Start DATA

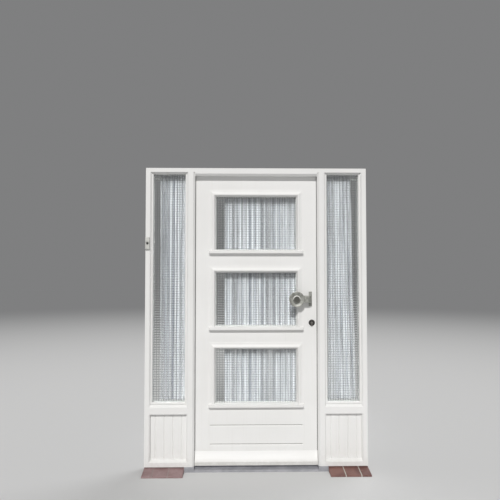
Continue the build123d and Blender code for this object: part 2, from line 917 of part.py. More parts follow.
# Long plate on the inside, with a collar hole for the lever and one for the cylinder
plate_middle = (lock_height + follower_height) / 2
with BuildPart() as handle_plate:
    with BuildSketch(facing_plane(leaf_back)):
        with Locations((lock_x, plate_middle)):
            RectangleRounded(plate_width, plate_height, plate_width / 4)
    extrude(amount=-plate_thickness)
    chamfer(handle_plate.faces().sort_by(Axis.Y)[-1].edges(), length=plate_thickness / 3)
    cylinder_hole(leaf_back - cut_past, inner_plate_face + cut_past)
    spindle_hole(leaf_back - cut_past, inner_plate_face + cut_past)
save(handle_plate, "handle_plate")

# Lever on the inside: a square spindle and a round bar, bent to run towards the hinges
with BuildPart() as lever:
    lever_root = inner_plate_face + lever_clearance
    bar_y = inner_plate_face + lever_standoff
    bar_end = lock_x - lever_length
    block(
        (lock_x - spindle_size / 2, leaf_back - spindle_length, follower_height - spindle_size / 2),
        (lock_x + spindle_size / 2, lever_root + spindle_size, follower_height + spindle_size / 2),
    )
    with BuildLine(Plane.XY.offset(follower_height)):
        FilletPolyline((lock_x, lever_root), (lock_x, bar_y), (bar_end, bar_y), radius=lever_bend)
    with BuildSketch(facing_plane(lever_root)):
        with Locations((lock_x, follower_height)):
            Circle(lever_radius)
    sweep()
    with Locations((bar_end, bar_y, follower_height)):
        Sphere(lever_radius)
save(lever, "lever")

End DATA

Every line of the data above should be copied exactly.

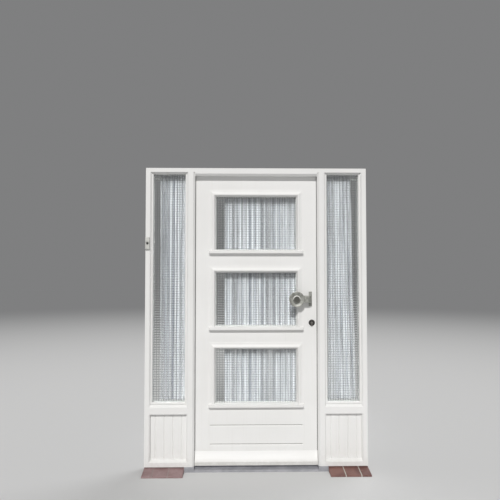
Continue the build123d and Blender code for this object: part 2, from line 917 of part.py. More parts follow.
# Long plate on the inside, with a collar hole for the lever and one for the cylinder
plate_middle = (lock_height + follower_height) / 2
with BuildPart() as handle_plate:
    with BuildSketch(facing_plane(leaf_back)):
        with Locations((lock_x, plate_middle)):
            RectangleRounded(plate_width, plate_height, plate_width / 4)
    extrude(amount=-plate_thickness)
    chamfer(handle_plate.faces().sort_by(Axis.Y)[-1].edges(), length=plate_thickness / 3)
    cylinder_hole(leaf_back - cut_past, inner_plate_face + cut_past)
    spindle_hole(leaf_back - cut_past, inner_plate_face + cut_past)
save(handle_plate, "handle_plate")

# Lever on the inside: a square spindle and a round bar, bent to run towards the hinges
with BuildPart() as lever:
    lever_root = inner_plate_face + lever_clearance
    bar_y = inner_plate_face + lever_standoff
    bar_end = lock_x - lever_length
    block(
        (lock_x - spindle_size / 2, leaf_back - spindle_length, follower_height - spindle_size / 2),
        (lock_x + spindle_size / 2, lever_root + spindle_size, follower_height + spindle_size / 2),
    )
    with BuildLine(Plane.XY.offset(follower_height)):
        FilletPolyline((lock_x, lever_root), (lock_x, bar_y), (bar_end, bar_y), radius=lever_bend)
    with BuildSketch(facing_plane(lever_root)):
        with Locations((lock_x, follower_height)):
            Circle(lever_radius)
    sweep()
    with Locations((bar_end, bar_y, follower_height)):
        Sphere(lever_radius)
save(lever, "lever")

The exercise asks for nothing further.